Cheese Days is no different, of course; while a beer stand didn’t appear on the city square until 2008, the event has always provided plenty of calories in the form of cheese. The cheese sandwiches mentioned earlier can still be found—especially at Baumgartner’s Cheese Store and Tavern on the square—but the hands-down favorite are the Monroe Optimists’ Club “secret recipe” cheese curds, which were first served in 1972. In Monroe’s version of Wisconsin’s favorite snack, cheese curds are deep-fried (as they are almost everywhere in Wisconsin) and served with a special dipping sauce that is anything but fat-free. Get in line; you won’t be the only one waiting for a basket of these morsels.
Free samples from Green County’s many cheesemakers are available as well, so you’ll have no trouble satisfying your cheese jones. No wonder there has almost always been an athletic element to Cheese Days, going back to the first Swiss wrestling in 1915, a jitterbug contest in 1940, and the first Cheese Days Chase in 1984, which drew 900 runners.

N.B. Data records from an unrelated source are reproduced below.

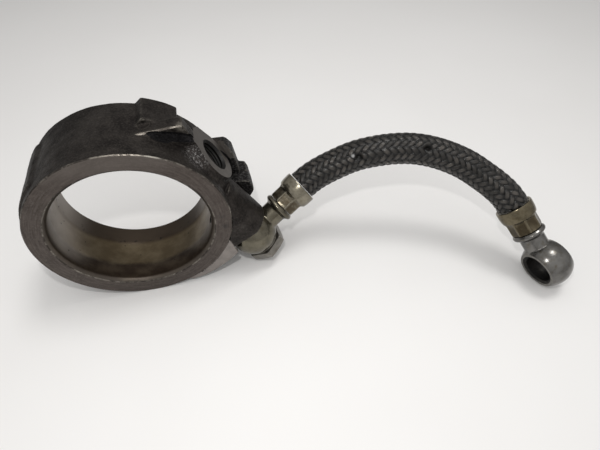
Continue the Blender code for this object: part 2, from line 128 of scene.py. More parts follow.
# %% Hose line
HOSE_ROUTE = [Vector(point) for point in (
    (0.0884, 0.0203, 0.0022),
    (0.1020, 0.0181, 0.0068),
    (0.1171, 0.0149, 0.0080),
    (0.1307, 0.0096, 0.0058),
    (0.1430, 0.0020, 0.0008),
)]
HOSE_LEAD = 0.0015
HOSE_REACH = MOUTH + SEATED_GAP


def smooth_route(count):
    """Points of the hose's line, straight for a moment where it leaves each ferrule."""
    first_way, last_way = RING_NECK, -FREE_NECK
    points = [RING_EYE + RING_NECK * (HOSE_REACH + HOSE_LEAD)] + HOSE_ROUTE
    points.append(FREE_EYE + FREE_NECK * (HOSE_REACH + HOSE_LEAD))
    ways = [(b - a) / 2 for a, b in zip(points, points[2:])]
    ways = ([first_way * (points[1] - points[0]).length] + ways
            + [last_way * (points[-1] - points[-2]).length])
    route = [points[0] - first_way * HOSE_LEAD]
    for step in range(count):
        place = step * (len(points) - 1) / (count - 1)
        i = min(int(place), len(points) - 2)
        t = place - i
        route.append(points[i] * (2 * t**3 - 3 * t**2 + 1) + ways[i] * (t**3 - 2 * t**2 + t)
                     + points[i + 1] * (3 * t**2 - 2 * t**3) + ways[i + 1] * (t**3 - t**2))
    return route + [points[-1] + last_way * HOSE_LEAD]


hose_path = [point + RIG for point in smooth_route(34)]
hose_length = sum((b - a).length for a, b in zip(hose_path, hose_path[1:]))
print("hose line", len(hose_path), "points", round(hose_length * 1000, 1), "mm")

# %% [markdown]
# ## Modelling helpers
# The part is turned, cast, milled and drilled, and the helpers follow those trades.  A
# turned shape is half a section spun round with a Screw modifier.  A slab is a flat outline
# pulled out with Extrude.  A machined surface is a Boolean cut, and the cutter hands its own
# material to the surface it leaves, so a milled face and rough cast skin can share one mesh.


# %% Selecting, applying, cleaning and dressing
WELD = 0.000002


def only(thing):
    """Makes one object the only selected and the active one."""
    bpy.ops.object.select_all(action="DESELECT")
    thing.select_set(True)
    bpy.context.view_layer.objects.active = thing


def apply_step(thing, kind, **settings):
    """Adds one modifier with its settings and applies it."""
    only(thing)
    step = thing.modifiers.new(kind.lower(), kind)
    for key, value in settings.items():
        setattr(step, key, value)
    bpy.ops.object.modifier_apply(modifier=step.name)


def clean(thing, fill=False):
    """Welds seams, drops flat leftovers, fills holes if asked, turns every face outward."""
    only(thing)
    bpy.ops.object.mode_set(mode="EDIT")
    bpy.ops.mesh.select_all(action="SELECT")
    bpy.ops.mesh.remove_doubles(threshold=WELD)
    bpy.ops.mesh.dissolve_degenerate(threshold=WELD)
    bpy.ops.mesh.delete_loose()
    bpy.ops.mesh.select_all(action="SELECT")
    if fill:
        bpy.ops.mesh.fill_holes(sides=0)
        bpy.ops.mesh.select_all(action="SELECT")
    bpy.ops.mesh.normals_make_consistent(inside=False)
    bpy.ops.object.mode_set(mode="OBJECT")


def dress(thing, finish):
    """Gives a whole object one material."""
    thing.data.materials.clear()
    thing.data.materials.append(finish)
    return thing


print("selecting, applying, cleaning and dressing are ready")

# %% [markdown]
# ## Slabs and turned shapes
# Nearly every feature is one of two blanks: a flat outline extruded along a direction, or
# half a section spun round an axis.  Both are drawn flat in their own frame and moved into
# place at the end, which is easier to get right than drawing a tilted circle.


# %% Slabs and turned shapes
def slab(name, outline, low, high, place):
    """Pulls a circle's corners to an (x, y) outline and extrudes it along the frame's Z."""
    bpy.ops.object.select_all(action="DESELECT")
    bpy.ops.mesh.primitive_circle_add(vertices=len(outline), fill_type="NGON")
    thing = bpy.context.object
    thing.name = name
    for vertex, (x, y) in zip(thing.data.vertices, outline):
        vertex.co = (x, y, low)
    bpy.ops.object.mode_set(mode="EDIT")
    bpy.ops.mesh.select_all(action="SELECT")
    bpy.ops.mesh.extrude_region_move(TRANSFORM_OT_translate={"value": (0, 0, high - low)})
    bpy.ops.object.mode_set(mode="OBJECT")
    clean(thing)
    thing.data.transform(place)
    return thing


def turned(name, outline, place, around=128):
    """Turns a closed outline of (radius, height) points round the frame's Z."""
    bpy.ops.object.select_all(action="DESELECT")
    bpy.ops.mesh.primitive_circle_add(vertices=len(outline), fill_type="NOTHING")
    thing = bpy.context.object
    thing.name = name
    for vertex, (radius, height) in zip(thing.data.vertices, outline):
        vertex.co = (radius, 0, height)
    apply_step(thing, "SCREW", steps=around, render_steps=around, use_merge_vertices=True,
               merge_threshold=WELD)
    clean(thing)
    thing.data.transform(place)
    return thing


def cylinder(name, radius, low, high, place, around=128):
    """A plain cylinder between two heights of the frame's Z."""
    outline = [(0, low), (radius, low), (radius, high), (0, high)]
    return turned(name, outline, place, around)


SLAB_FRAME = frame_at(Vector(), DEPTH, Vector((1, 0, 0)))


def bore_slab(name, outline, front, back):
    """A slab whose (x, z) outline runs from one depth in the bore to another.

    The slab frame's own Y points down, so z is turned over.
    """
    return slab(name, [(x, -z) for x, z in outline], front, back, SLAB_FRAME)


def arm_slab(name, outline, front, back):
    """A slab whose (out, down) outline is given along the arm."""
    points = [arm_point(out, 0, down) for out, down in outline]
    return bore_slab(name, [(point.x, point.z) for point in points], front, back)


def arc(centre_x, centre_y, radius, start, end, steps):
    """Points of an arc, angles in degrees."""
    angles = [math.radians(start + (end - start) * i / steps) for i in range(steps + 1)]
    return [(centre_x + radius * math.cos(a), centre_y + radius * math.sin(a))
            for a in angles]


print("slabs and turned shapes are ready")

# %% [markdown]
# ## Cutting, melting and handing over
# A Boolean joins or cuts two solids and keeps each one's material.  The voxel remesh melts
# joined solids into one skin, and clouds push it about by tenths of a millimetre.  A finished
# piece is moved onto the table and shaded, and the drawn solid it stands for is hidden.


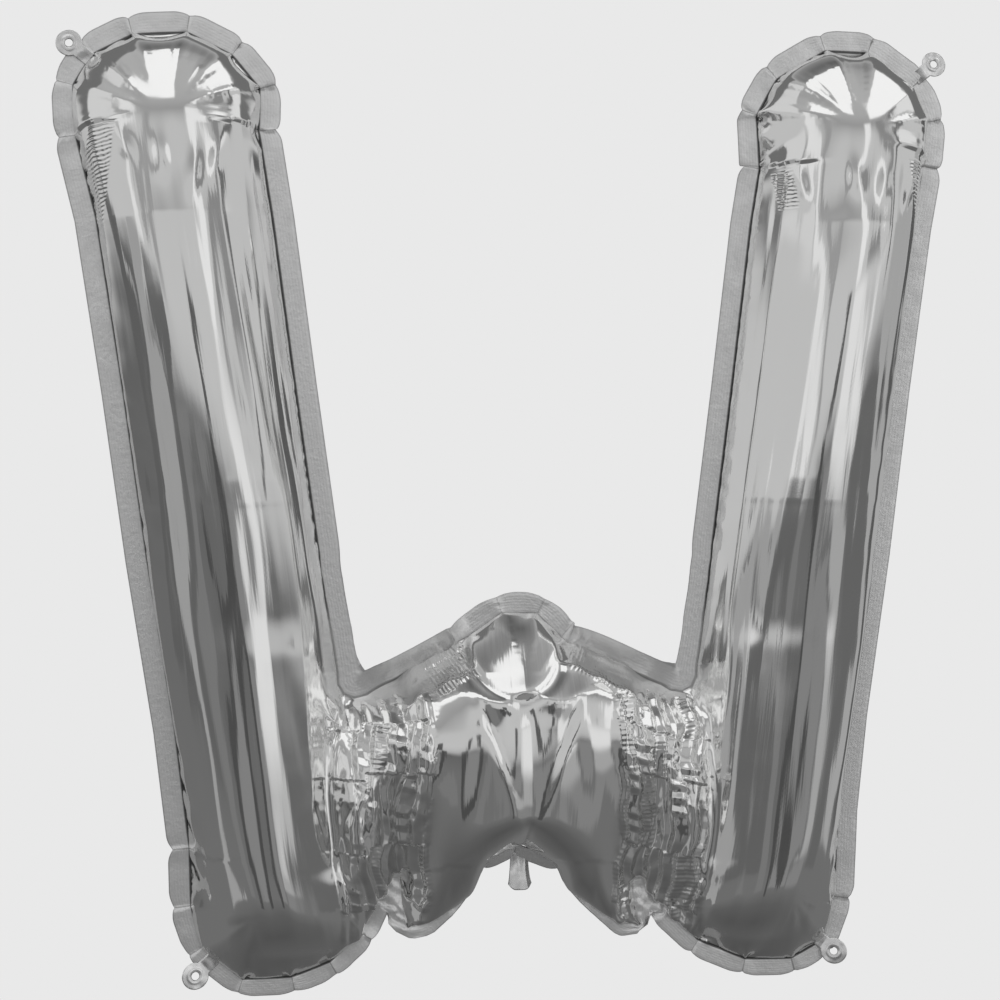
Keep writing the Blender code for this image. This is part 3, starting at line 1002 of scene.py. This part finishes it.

The Cheese Days Chase is a 5k or 10k run, with 2-mile walk and Kids Chase options available for those not into something quite so grueling. At the end of the race, runners can exchange the tear-offs on their race bibs for—you guessed it—a cheese sandwich and a beverage: either a local beer from the Minhas Brewery or a Blumer’s Root Beer, also made at the brewery.
Minhas isn’t the only brewery in Green County; New Glarus Brewing Co. is right up the road in New Glarus, another town with a proud Swiss heritage. After all, a county that produces as much Wisconsin cheese as Green County does needs a lot of Wisconsin beer to go with it.